■ DIRECTIVE ■
Please list all lines of the material below in which the string "this" occurs.

■ DATASET ROWS ■
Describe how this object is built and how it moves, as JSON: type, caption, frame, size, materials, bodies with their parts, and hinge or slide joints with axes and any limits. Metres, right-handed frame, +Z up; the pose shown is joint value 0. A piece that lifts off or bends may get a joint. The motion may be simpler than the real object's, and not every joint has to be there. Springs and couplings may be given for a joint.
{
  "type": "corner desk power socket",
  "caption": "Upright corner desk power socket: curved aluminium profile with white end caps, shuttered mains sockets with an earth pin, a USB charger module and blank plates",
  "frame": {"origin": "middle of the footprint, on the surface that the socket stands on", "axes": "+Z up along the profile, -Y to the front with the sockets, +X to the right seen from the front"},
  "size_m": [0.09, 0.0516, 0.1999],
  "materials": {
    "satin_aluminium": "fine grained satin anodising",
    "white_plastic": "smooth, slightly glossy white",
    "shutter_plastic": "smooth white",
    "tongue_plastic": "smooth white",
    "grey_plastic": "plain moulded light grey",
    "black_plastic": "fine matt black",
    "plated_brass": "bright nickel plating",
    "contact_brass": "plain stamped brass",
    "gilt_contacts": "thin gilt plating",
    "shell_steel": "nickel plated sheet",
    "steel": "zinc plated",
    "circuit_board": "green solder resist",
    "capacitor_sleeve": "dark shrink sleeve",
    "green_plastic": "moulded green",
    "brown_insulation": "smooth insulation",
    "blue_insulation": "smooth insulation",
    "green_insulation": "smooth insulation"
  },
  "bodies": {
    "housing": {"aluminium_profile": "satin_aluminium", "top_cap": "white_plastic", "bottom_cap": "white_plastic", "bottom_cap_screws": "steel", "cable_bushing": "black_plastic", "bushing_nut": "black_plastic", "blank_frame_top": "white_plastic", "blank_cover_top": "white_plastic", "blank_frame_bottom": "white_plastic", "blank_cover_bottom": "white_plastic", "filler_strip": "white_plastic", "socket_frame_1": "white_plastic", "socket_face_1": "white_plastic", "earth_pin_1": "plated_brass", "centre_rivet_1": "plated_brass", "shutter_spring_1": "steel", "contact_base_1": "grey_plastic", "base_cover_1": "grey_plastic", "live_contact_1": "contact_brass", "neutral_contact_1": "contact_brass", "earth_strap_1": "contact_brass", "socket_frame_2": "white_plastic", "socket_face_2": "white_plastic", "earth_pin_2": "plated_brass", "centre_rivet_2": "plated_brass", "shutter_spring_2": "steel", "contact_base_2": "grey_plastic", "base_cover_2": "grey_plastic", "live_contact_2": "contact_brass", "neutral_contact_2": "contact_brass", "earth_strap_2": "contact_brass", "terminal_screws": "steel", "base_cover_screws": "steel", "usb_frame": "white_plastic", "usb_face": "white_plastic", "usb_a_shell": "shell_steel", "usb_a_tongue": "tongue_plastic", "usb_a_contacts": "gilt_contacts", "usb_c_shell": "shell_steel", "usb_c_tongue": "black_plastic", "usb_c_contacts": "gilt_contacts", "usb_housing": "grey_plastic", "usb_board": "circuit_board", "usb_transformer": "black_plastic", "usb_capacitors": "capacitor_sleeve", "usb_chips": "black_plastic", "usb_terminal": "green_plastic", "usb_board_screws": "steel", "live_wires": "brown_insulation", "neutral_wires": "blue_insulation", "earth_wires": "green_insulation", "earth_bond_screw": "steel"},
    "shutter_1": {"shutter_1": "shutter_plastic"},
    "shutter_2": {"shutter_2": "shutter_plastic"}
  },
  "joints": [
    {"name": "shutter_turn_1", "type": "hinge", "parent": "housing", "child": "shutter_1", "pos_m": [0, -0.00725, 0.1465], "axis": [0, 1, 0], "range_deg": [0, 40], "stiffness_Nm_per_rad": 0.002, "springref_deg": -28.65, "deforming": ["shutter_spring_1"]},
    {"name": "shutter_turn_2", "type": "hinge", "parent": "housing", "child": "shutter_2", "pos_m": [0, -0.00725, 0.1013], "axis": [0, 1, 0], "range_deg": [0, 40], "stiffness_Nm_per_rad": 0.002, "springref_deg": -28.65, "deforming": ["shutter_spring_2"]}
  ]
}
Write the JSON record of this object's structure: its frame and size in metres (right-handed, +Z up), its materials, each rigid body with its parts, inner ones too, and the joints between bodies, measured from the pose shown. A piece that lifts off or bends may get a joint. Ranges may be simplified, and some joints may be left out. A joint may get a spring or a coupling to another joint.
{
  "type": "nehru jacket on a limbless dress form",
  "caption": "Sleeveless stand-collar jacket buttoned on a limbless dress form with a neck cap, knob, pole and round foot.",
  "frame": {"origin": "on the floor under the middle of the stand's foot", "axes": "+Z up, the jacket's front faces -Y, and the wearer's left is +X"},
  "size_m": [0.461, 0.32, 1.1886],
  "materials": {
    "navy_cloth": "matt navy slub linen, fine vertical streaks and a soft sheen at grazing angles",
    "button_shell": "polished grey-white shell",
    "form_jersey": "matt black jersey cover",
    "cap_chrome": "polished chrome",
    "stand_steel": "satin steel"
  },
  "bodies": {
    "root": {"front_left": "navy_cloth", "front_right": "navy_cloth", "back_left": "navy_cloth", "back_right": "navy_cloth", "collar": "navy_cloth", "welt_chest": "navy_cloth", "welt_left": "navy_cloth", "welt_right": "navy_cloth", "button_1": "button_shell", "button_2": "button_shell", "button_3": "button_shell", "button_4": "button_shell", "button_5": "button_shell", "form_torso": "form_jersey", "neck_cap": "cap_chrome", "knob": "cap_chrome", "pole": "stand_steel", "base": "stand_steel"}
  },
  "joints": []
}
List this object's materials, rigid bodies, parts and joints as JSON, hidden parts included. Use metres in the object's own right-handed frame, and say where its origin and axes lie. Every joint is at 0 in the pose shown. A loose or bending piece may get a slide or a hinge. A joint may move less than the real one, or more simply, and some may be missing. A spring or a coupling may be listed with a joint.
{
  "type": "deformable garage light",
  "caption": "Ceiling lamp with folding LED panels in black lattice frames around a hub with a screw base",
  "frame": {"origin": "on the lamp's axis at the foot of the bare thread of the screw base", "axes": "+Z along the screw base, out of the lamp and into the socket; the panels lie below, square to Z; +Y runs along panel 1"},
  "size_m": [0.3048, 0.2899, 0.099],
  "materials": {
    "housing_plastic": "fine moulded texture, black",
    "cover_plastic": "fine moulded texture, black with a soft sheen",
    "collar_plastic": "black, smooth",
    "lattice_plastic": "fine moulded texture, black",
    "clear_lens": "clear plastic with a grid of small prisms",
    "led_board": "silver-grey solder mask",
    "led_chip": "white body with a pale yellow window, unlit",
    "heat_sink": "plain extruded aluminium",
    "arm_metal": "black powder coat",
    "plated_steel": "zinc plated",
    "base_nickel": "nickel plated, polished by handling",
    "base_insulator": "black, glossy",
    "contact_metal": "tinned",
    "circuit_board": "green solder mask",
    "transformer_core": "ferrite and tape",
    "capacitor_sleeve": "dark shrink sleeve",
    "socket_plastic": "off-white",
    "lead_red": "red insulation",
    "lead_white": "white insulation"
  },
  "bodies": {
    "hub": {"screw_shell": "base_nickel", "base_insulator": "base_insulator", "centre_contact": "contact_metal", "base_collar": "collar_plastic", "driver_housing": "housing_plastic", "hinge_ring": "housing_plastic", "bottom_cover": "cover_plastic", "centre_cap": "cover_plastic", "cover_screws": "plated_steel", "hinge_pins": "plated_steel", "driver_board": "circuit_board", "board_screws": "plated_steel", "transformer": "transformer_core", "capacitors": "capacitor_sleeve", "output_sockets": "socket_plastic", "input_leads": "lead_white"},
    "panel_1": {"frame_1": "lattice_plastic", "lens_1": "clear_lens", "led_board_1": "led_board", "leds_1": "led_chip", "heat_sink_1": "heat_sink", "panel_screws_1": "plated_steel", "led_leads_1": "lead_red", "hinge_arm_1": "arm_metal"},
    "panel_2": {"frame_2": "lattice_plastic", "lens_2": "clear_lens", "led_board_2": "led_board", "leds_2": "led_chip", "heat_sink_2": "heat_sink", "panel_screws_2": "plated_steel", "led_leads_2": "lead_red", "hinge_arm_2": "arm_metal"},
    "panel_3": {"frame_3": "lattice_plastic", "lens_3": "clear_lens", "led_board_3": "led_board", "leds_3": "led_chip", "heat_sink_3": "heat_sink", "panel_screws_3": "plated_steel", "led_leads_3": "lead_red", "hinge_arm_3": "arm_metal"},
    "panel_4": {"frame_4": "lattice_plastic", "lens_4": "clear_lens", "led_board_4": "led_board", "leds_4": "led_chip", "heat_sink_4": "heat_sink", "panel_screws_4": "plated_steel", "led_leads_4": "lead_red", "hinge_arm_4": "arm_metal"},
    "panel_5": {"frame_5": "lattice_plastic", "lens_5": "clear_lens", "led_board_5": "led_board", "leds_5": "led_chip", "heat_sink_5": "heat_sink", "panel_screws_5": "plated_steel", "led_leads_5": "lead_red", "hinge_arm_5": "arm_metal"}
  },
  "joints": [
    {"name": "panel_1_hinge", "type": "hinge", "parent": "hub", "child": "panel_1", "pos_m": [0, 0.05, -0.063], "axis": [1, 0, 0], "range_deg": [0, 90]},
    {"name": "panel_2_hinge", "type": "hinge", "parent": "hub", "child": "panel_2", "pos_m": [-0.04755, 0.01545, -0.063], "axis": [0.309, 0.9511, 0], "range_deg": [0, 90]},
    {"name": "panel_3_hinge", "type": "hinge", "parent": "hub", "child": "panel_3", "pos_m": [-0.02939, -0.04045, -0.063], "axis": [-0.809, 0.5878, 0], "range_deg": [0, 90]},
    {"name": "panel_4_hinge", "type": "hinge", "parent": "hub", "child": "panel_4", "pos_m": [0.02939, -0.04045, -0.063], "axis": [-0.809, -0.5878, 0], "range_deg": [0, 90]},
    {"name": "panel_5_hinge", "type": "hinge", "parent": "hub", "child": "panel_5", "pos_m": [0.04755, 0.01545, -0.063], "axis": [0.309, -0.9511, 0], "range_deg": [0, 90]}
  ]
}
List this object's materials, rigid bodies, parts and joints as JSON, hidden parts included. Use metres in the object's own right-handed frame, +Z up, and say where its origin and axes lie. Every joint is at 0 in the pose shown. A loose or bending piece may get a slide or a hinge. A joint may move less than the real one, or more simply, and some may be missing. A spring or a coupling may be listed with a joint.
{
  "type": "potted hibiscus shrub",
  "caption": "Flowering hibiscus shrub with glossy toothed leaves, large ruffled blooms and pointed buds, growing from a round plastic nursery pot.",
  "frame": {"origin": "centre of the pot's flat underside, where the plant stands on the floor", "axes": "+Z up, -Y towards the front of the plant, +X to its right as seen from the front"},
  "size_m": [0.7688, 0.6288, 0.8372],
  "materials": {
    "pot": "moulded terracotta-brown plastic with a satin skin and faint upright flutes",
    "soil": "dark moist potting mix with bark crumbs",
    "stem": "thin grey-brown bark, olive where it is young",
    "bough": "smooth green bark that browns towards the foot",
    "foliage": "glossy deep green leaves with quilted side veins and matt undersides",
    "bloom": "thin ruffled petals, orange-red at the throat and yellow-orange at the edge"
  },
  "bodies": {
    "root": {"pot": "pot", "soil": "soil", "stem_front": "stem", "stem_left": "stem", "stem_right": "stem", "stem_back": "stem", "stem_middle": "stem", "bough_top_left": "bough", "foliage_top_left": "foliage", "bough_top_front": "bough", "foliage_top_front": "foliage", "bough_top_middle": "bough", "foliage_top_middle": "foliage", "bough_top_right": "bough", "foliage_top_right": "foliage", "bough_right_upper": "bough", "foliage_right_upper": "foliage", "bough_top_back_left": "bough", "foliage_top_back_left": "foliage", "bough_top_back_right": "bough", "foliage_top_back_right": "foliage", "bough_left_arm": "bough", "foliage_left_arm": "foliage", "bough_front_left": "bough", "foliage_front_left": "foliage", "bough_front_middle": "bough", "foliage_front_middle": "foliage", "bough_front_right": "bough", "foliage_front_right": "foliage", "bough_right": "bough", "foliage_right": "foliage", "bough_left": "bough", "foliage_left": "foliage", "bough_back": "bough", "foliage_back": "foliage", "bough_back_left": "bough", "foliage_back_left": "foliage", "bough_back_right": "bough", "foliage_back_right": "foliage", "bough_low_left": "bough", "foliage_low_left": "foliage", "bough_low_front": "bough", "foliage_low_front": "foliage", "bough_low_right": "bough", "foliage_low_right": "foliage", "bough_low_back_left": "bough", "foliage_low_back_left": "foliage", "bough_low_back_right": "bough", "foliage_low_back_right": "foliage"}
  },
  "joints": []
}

■ RESULT ■
Describe how this object is built and how it moves, as JSON: type, caption, frame, size, materials, bodies with their parts, and hinge or slide joints with axes and any limits. Metres, right-handed frame, +Z up; the pose shown is joint value 0. A piece that lifts off or bends may get a joint. The motion may be simpler than the real object's, and not every joint has to be there. Springs and couplings may be given for a joint.
Write the JSON record of this object's structure: its frame and size in metres (right-handed, +Z up), its materials, each rigid body with its parts, inner ones too, and the joints between bodies, measured from the pose shown. A piece that lifts off or bends may get a joint. Ranges may be simplified, and some joints may be left out. A joint may get a spring or a coupling to another joint.
List this object's materials, rigid bodies, parts and joints as JSON, hidden parts included. Use metres in the object's own right-handed frame, and say where its origin and axes lie. Every joint is at 0 in the pose shown. A loose or bending piece may get a slide or a hinge. A joint may move less than the real one, or more simply, and some may be missing. A spring or a coupling may be listed with a joint.
List this object's materials, rigid bodies, parts and joints as JSON, hidden parts included. Use metres in the object's own right-handed frame, +Z up, and say where its origin and axes lie. Every joint is at 0 in the pose shown. A loose or bending piece may get a slide or a hinge. A joint may move less than the real one, or more simply, and some may be missing. A spring or a coupling may be listed with a joint.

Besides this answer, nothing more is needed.